Directive: Starting at the first line of the data below, write out each line exactly until you reach the line containing "return np.stack([x, z], axis=-1), inward", and include that line too.

Data extract:
▬▬▬

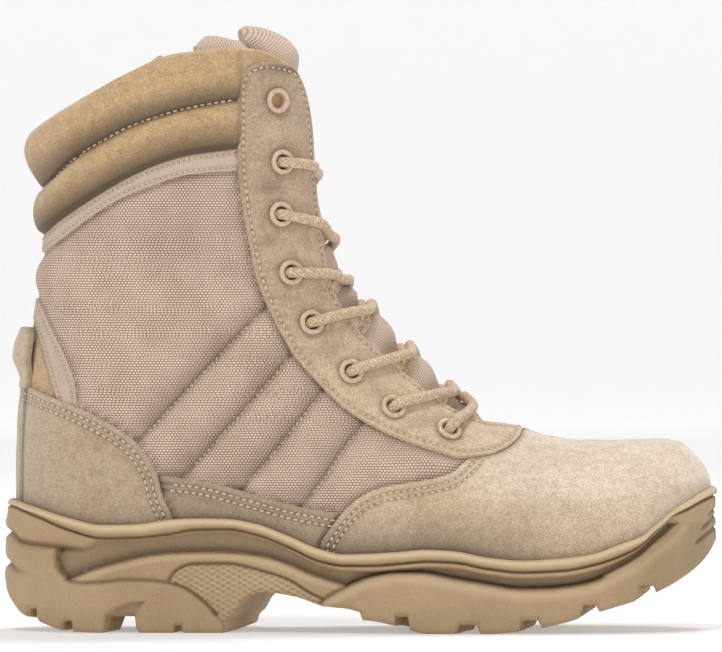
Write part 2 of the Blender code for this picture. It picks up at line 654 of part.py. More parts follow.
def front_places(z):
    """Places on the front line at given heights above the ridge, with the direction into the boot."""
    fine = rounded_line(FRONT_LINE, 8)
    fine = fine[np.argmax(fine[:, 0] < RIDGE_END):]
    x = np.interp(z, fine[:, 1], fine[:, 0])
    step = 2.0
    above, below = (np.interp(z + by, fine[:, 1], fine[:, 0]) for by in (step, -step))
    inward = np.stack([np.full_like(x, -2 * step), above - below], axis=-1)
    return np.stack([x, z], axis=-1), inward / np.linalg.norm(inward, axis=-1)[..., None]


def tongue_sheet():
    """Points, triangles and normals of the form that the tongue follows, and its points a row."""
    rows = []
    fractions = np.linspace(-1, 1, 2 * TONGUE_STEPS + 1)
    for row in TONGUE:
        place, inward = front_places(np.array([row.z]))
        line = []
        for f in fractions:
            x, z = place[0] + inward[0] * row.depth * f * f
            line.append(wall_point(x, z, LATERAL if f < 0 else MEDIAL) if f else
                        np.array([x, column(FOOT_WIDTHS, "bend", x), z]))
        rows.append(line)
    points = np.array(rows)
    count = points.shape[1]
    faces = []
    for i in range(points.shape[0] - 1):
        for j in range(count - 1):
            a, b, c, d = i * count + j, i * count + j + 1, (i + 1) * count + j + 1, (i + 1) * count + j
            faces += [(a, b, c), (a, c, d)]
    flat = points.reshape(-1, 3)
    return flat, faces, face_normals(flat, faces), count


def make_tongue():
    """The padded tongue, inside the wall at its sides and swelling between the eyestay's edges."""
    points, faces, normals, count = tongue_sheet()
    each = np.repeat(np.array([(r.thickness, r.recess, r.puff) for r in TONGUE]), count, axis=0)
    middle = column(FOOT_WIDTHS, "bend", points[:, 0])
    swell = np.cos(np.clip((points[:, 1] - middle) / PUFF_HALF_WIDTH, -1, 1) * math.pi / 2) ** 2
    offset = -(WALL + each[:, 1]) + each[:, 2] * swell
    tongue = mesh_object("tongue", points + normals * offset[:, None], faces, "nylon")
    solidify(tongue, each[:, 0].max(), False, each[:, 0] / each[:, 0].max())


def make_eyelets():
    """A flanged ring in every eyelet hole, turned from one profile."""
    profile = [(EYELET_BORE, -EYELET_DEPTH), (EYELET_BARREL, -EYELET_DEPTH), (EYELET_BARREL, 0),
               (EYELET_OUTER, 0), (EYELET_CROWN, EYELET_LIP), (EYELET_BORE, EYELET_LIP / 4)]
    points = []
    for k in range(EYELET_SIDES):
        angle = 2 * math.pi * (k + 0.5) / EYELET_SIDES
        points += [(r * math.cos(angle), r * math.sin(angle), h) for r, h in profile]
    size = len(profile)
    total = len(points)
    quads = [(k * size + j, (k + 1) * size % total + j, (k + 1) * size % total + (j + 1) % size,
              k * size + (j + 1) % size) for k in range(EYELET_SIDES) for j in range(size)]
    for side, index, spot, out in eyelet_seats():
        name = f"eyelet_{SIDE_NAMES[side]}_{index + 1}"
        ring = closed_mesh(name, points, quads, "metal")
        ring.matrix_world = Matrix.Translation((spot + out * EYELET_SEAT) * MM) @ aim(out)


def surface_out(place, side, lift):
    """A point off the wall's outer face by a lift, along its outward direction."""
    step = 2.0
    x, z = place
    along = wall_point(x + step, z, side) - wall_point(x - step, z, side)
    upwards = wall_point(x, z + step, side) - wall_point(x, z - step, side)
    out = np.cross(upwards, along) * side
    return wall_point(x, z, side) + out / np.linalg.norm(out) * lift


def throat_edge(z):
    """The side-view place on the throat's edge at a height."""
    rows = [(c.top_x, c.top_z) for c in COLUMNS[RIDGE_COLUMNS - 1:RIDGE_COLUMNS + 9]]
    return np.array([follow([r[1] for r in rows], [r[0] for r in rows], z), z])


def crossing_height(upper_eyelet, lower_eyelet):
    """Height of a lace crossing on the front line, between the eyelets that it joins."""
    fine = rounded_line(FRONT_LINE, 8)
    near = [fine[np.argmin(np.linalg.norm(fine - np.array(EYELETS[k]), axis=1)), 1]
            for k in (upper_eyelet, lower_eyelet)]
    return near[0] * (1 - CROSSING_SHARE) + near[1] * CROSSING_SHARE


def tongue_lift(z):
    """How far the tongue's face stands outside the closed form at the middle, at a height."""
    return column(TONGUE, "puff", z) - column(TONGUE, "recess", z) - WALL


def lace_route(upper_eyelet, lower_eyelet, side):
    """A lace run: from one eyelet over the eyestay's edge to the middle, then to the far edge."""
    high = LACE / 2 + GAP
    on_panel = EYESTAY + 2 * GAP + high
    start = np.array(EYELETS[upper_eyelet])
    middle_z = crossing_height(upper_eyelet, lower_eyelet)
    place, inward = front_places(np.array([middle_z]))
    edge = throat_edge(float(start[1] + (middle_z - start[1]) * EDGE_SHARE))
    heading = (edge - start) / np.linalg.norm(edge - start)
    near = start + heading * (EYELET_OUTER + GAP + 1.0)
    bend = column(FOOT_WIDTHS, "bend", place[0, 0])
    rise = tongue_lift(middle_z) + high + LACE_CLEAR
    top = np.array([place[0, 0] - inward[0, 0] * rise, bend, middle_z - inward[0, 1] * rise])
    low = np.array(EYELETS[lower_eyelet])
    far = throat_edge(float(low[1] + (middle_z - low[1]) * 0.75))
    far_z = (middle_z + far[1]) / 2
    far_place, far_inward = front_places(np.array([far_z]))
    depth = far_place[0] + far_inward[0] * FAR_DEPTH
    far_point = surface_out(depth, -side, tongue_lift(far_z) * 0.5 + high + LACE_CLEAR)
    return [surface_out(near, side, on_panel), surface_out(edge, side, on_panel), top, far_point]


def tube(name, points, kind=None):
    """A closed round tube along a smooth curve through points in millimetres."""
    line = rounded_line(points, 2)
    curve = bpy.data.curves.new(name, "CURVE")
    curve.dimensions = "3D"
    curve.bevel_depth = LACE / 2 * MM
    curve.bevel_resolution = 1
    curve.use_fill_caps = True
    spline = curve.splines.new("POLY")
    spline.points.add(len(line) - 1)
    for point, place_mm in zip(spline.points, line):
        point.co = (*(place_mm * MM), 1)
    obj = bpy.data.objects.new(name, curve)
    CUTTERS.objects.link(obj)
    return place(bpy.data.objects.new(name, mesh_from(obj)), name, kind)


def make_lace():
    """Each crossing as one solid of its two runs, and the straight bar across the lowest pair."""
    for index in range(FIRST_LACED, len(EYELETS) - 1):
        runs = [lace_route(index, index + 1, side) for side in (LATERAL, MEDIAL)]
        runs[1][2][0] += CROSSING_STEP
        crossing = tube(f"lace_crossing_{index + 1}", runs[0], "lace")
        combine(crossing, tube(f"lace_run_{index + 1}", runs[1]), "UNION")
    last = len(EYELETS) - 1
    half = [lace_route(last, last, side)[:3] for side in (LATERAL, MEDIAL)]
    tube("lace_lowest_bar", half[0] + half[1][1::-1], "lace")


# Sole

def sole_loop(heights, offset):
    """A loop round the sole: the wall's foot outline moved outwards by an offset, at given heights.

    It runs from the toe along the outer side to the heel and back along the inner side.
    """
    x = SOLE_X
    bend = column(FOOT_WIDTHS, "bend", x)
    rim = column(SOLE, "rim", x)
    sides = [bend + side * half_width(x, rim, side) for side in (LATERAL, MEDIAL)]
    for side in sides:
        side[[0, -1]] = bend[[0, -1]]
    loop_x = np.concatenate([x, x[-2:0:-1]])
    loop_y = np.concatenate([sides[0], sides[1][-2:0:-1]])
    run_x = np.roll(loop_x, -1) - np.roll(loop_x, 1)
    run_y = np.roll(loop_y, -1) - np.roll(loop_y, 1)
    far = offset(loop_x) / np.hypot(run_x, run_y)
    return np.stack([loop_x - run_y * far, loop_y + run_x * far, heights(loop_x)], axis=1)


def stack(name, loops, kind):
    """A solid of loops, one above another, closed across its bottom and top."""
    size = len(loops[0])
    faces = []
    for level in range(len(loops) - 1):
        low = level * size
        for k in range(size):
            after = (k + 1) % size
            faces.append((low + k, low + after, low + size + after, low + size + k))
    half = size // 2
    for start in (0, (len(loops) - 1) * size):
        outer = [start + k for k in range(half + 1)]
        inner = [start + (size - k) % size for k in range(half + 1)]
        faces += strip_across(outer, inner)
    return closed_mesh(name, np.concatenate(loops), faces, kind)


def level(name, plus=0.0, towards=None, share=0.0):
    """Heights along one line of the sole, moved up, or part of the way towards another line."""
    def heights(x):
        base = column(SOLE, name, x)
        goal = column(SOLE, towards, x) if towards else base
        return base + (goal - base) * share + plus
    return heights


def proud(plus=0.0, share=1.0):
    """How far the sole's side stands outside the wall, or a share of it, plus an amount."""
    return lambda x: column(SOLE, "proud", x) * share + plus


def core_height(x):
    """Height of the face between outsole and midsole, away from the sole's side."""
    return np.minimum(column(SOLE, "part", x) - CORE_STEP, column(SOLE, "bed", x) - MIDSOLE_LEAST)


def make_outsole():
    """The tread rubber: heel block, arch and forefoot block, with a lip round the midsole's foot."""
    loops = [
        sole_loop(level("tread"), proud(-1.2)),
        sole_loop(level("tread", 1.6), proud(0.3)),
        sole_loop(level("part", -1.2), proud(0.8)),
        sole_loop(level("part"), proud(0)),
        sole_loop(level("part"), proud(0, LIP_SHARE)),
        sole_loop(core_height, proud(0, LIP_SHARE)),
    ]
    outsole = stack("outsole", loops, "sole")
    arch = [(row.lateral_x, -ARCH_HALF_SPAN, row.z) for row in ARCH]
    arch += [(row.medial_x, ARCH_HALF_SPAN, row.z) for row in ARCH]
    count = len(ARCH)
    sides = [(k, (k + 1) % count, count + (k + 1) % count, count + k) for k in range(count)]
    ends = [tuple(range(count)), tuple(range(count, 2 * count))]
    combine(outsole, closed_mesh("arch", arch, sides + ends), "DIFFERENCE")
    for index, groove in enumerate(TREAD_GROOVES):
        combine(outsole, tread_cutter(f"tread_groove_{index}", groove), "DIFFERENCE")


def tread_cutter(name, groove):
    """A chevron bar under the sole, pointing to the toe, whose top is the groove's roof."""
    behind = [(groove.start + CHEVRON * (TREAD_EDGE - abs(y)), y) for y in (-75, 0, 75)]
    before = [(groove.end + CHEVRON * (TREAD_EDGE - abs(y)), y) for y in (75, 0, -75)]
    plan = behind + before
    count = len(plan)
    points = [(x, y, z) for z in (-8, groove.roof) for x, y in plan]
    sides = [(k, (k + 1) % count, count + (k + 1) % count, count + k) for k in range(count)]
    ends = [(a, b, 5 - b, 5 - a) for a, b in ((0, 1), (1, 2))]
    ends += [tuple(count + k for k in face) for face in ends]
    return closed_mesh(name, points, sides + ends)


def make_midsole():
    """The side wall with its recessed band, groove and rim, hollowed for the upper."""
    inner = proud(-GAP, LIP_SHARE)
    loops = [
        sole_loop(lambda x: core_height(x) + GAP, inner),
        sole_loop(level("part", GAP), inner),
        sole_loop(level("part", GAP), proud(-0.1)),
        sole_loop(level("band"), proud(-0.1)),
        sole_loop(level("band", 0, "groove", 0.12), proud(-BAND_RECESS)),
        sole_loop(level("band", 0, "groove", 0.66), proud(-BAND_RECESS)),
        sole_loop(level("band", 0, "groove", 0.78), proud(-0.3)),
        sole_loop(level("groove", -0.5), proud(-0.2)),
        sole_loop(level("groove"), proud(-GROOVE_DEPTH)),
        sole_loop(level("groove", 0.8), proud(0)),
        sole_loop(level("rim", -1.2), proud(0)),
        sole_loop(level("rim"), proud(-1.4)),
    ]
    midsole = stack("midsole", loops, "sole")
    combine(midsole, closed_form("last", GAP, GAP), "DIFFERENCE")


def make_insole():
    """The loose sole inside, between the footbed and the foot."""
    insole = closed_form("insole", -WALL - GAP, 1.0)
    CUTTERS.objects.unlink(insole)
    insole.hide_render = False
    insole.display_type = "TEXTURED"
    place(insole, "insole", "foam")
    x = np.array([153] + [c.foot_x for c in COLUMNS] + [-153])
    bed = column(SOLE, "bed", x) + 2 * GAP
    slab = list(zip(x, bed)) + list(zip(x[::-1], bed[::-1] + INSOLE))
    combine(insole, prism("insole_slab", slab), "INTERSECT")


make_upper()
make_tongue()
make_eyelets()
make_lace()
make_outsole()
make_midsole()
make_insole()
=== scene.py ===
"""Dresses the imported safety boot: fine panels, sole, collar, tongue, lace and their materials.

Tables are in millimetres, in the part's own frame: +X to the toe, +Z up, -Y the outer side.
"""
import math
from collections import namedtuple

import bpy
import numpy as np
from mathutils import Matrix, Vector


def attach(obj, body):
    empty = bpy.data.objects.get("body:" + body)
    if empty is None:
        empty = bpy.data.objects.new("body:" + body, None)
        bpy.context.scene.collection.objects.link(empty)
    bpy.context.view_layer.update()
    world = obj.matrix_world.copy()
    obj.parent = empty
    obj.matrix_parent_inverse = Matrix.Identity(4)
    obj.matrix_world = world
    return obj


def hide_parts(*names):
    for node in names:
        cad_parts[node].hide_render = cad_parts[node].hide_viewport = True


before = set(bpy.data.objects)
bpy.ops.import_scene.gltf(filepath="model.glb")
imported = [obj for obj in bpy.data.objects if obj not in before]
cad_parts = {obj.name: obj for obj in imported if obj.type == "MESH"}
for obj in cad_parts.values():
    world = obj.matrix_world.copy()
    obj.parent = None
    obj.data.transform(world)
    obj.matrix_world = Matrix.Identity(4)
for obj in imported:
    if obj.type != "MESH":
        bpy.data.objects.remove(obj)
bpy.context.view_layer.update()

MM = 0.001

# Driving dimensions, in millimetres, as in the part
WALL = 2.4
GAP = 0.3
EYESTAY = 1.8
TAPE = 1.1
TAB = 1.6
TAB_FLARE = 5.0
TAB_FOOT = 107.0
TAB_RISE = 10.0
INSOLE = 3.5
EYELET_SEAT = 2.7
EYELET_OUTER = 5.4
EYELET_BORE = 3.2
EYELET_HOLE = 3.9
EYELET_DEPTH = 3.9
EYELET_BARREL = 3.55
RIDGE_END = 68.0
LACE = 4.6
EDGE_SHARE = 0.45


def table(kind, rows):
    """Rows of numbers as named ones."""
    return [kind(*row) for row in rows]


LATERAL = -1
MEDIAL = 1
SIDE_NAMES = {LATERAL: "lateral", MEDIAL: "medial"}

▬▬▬

Correct result:
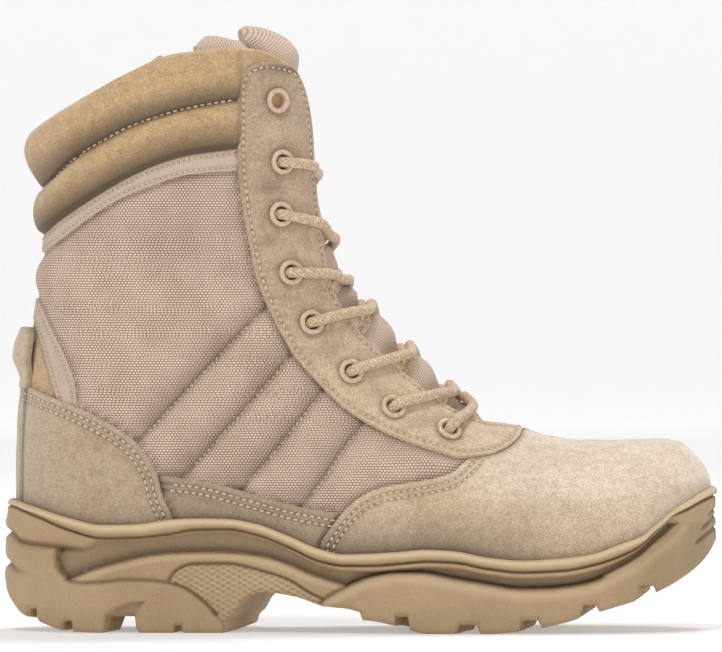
Write part 2 of the Blender code for this picture. It picks up at line 654 of part.py. More parts follow.
def front_places(z):
    """Places on the front line at given heights above the ridge, with the direction into the boot."""
    fine = rounded_line(FRONT_LINE, 8)
    fine = fine[np.argmax(fine[:, 0] < RIDGE_END):]
    x = np.interp(z, fine[:, 1], fine[:, 0])
    step = 2.0
    above, below = (np.interp(z + by, fine[:, 1], fine[:, 0]) for by in (step, -step))
    inward = np.stack([np.full_like(x, -2 * step), above - below], axis=-1)
    return np.stack([x, z], axis=-1), inward / np.linalg.norm(inward, axis=-1)[..., None]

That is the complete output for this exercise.